What to produce
In full and without alteration, repeat the material.

Raw data
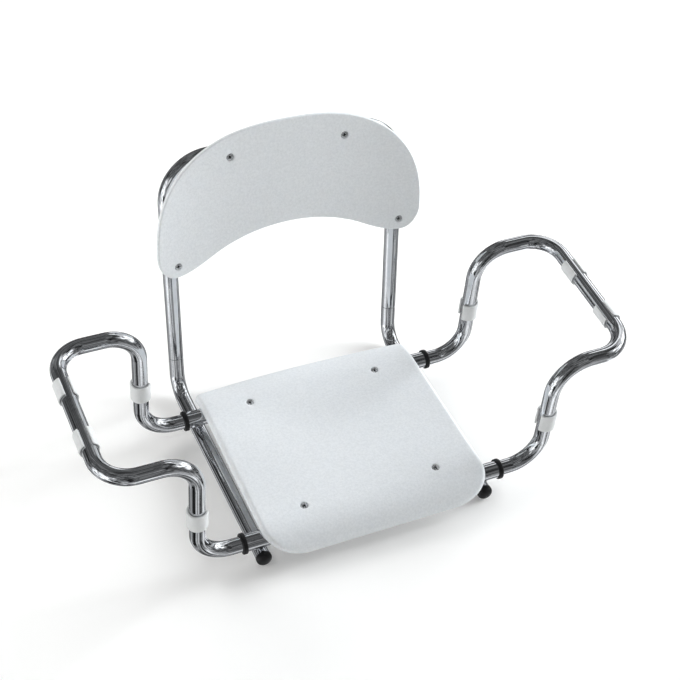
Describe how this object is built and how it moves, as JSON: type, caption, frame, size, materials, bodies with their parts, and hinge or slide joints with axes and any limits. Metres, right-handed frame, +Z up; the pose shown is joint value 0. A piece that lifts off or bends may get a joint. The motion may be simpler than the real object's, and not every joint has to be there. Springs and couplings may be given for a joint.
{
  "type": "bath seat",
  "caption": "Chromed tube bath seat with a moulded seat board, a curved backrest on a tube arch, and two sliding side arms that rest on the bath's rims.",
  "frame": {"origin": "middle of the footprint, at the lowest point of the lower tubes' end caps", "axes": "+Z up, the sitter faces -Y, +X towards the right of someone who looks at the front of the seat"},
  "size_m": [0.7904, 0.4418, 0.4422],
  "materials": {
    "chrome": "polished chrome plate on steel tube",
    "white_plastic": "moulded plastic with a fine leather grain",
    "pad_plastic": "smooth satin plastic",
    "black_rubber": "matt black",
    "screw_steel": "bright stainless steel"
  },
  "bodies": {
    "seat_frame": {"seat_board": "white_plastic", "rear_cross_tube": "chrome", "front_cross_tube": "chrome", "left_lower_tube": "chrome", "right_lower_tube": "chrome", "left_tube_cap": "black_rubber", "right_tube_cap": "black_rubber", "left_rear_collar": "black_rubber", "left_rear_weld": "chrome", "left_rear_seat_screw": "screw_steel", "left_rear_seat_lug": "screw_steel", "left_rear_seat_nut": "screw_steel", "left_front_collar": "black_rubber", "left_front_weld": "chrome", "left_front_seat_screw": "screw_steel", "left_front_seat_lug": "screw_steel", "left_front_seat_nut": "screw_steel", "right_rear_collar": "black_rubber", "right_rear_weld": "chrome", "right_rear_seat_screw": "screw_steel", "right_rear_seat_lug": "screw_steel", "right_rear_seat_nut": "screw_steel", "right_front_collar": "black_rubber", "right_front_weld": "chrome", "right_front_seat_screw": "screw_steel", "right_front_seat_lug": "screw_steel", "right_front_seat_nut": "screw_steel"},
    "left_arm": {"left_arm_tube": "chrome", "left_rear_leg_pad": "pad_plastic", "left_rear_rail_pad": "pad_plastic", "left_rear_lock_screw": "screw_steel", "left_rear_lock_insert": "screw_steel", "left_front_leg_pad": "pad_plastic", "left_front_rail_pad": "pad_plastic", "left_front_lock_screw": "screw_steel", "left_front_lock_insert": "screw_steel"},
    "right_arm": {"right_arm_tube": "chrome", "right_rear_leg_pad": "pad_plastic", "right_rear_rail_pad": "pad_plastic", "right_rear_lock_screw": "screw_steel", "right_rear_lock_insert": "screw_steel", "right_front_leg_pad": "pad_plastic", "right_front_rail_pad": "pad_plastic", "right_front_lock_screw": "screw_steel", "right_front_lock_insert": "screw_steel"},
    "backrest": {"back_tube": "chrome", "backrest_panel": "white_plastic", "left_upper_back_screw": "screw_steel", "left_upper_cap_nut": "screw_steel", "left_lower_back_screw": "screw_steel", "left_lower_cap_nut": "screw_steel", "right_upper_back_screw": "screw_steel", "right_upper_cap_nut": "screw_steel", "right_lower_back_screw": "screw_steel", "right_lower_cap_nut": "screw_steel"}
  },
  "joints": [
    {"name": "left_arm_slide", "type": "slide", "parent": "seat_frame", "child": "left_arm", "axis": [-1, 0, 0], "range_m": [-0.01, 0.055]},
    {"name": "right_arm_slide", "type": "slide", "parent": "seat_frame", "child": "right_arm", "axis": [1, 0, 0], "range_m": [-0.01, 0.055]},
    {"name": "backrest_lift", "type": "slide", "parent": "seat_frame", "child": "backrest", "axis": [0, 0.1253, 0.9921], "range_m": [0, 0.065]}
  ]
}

Response to the task
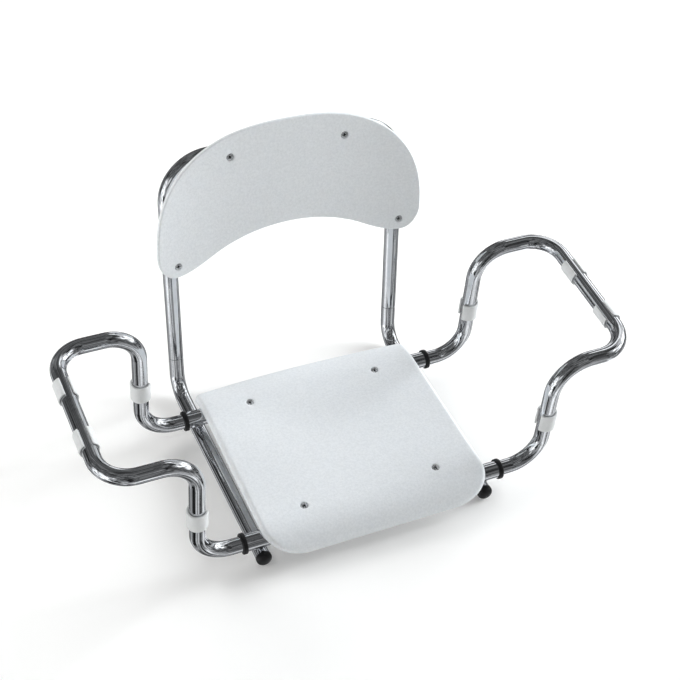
Describe how this object is built and how it moves, as JSON: type, caption, frame, size, materials, bodies with their parts, and hinge or slide joints with axes and any limits. Metres, right-handed frame, +Z up; the pose shown is joint value 0. A piece that lifts off or bends may get a joint. The motion may be simpler than the real object's, and not every joint has to be there. Springs and couplings may be given for a joint.
{
  "type": "bath seat",
  "caption": "Chromed tube bath seat with a moulded seat board, a curved backrest on a tube arch, and two sliding side arms that rest on the bath's rims.",
  "frame": {"origin": "middle of the footprint, at the lowest point of the lower tubes' end caps", "axes": "+Z up, the sitter faces -Y, +X towards the right of someone who looks at the front of the seat"},
  "size_m": [0.7904, 0.4418, 0.4422],
  "materials": {
    "chrome": "polished chrome plate on steel tube",
    "white_plastic": "moulded plastic with a fine leather grain",
    "pad_plastic": "smooth satin plastic",
    "black_rubber": "matt black",
    "screw_steel": "bright stainless steel"
  },
  "bodies": {
    "seat_frame": {"seat_board": "white_plastic", "rear_cross_tube": "chrome", "front_cross_tube": "chrome", "left_lower_tube": "chrome", "right_lower_tube": "chrome", "left_tube_cap": "black_rubber", "right_tube_cap": "black_rubber", "left_rear_collar": "black_rubber", "left_rear_weld": "chrome", "left_rear_seat_screw": "screw_steel", "left_rear_seat_lug": "screw_steel", "left_rear_seat_nut": "screw_steel", "left_front_collar": "black_rubber", "left_front_weld": "chrome", "left_front_seat_screw": "screw_steel", "left_front_seat_lug": "screw_steel", "left_front_seat_nut": "screw_steel", "right_rear_collar": "black_rubber", "right_rear_weld": "chrome", "right_rear_seat_screw": "screw_steel", "right_rear_seat_lug": "screw_steel", "right_rear_seat_nut": "screw_steel", "right_front_collar": "black_rubber", "right_front_weld": "chrome", "right_front_seat_screw": "screw_steel", "right_front_seat_lug": "screw_steel", "right_front_seat_nut": "screw_steel"},
    "left_arm": {"left_arm_tube": "chrome", "left_rear_leg_pad": "pad_plastic", "left_rear_rail_pad": "pad_plastic", "left_rear_lock_screw": "screw_steel", "left_rear_lock_insert": "screw_steel", "left_front_leg_pad": "pad_plastic", "left_front_rail_pad": "pad_plastic", "left_front_lock_screw": "screw_steel", "left_front_lock_insert": "screw_steel"},
    "right_arm": {"right_arm_tube": "chrome", "right_rear_leg_pad": "pad_plastic", "right_rear_rail_pad": "pad_plastic", "right_rear_lock_screw": "screw_steel", "right_rear_lock_insert": "screw_steel", "right_front_leg_pad": "pad_plastic", "right_front_rail_pad": "pad_plastic", "right_front_lock_screw": "screw_steel", "right_front_lock_insert": "screw_steel"},
    "backrest": {"back_tube": "chrome", "backrest_panel": "white_plastic", "left_upper_back_screw": "screw_steel", "left_upper_cap_nut": "screw_steel", "left_lower_back_screw": "screw_steel", "left_lower_cap_nut": "screw_steel", "right_upper_back_screw": "screw_steel", "right_upper_cap_nut": "screw_steel", "right_lower_back_screw": "screw_steel", "right_lower_cap_nut": "screw_steel"}
  },
  "joints": [
    {"name": "left_arm_slide", "type": "slide", "parent": "seat_frame", "child": "left_arm", "axis": [-1, 0, 0], "range_m": [-0.01, 0.055]},
    {"name": "right_arm_slide", "type": "slide", "parent": "seat_frame", "child": "right_arm", "axis": [1, 0, 0], "range_m": [-0.01, 0.055]},
    {"name": "backrest_lift", "type": "slide", "parent": "seat_frame", "child": "backrest", "axis": [0, 0.1253, 0.9921], "range_m": [0, 0.065]}
  ]
}